A lot of talk about Confederate monuments has been about not erasing history. The history of lynching and other abuses of former slaves and their descendants has not only been erased, for the most part it has been excluded from how history is told and taught. I would suggest (not that anyone will take my suggestion seriously), that a lynching memorial be placed at every monument to Union “heroes” and “victories” be included as well. There is plenty to repent of on both sides and for the inheritors of both traditions. This would prompt serious reflection of a more complete if uncomfortable look at history.

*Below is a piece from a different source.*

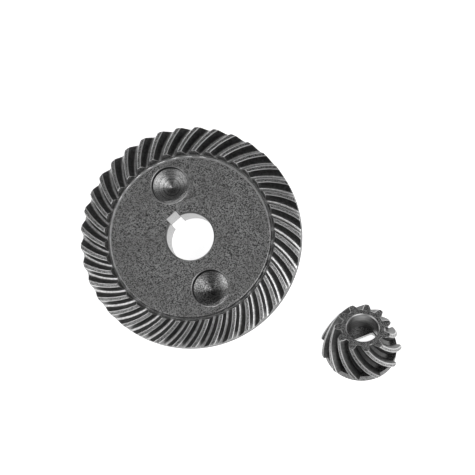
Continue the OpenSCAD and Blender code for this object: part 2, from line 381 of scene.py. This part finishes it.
class ToothForm:
    """The teeth of one gear. Cone angles are measured at the apex, from the gear's axis."""

    def __init__(self, teeth, pitch, root, mid_cone, width, root_round, tip_round, hand, phase):
        self.teeth, self.pitch, self.root, self.mid_cone = teeth, pitch, root, mid_cone
        self.width, self.root_round, self.tip_round = width, root_round, tip_round
        self.hand, self.phase = hand, phase
        self.base = math.degrees(math.asin(math.sin(pitch * D2R)
                                           * math.cos(PRESSURE_ANGLE * D2R)))
        self.turn = 360 / teeth

    def half_width(self, cone):
        """Half the tooth's angle round the axis at a cone angle."""
        return (math.degrees(self.width / (MODULE * self.teeth))
                + involute(self.pitch, self.base) - involute(cone, self.base))

    def azimuth(self, distance):
        """Azimuth of the first tooth's middle at a distance from the apex."""
        sweep = cutter_angle(distance) - MEAN_CUTTER_ANGLE
        return self.phase + self.hand * sweep / math.sin(self.pitch * D2R)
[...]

D. L. Mayfield introduced her article with the story of a lynching in Oregon. I have a friend who as a child witnessed the lynching of his teenage uncle in the 1950s in New Jersey, because someone did not like the way he looked at a white woman. The history of lynching is not a southern problem. It is the gaping but hidden wound of the racial divide that has stained the US for centuries and continues to strain relationships and progress toward justice today. Also, keep in mind that this article appeared in Christianity Today, not something from the liberal left, but from the core of evangelical Christianity in the US.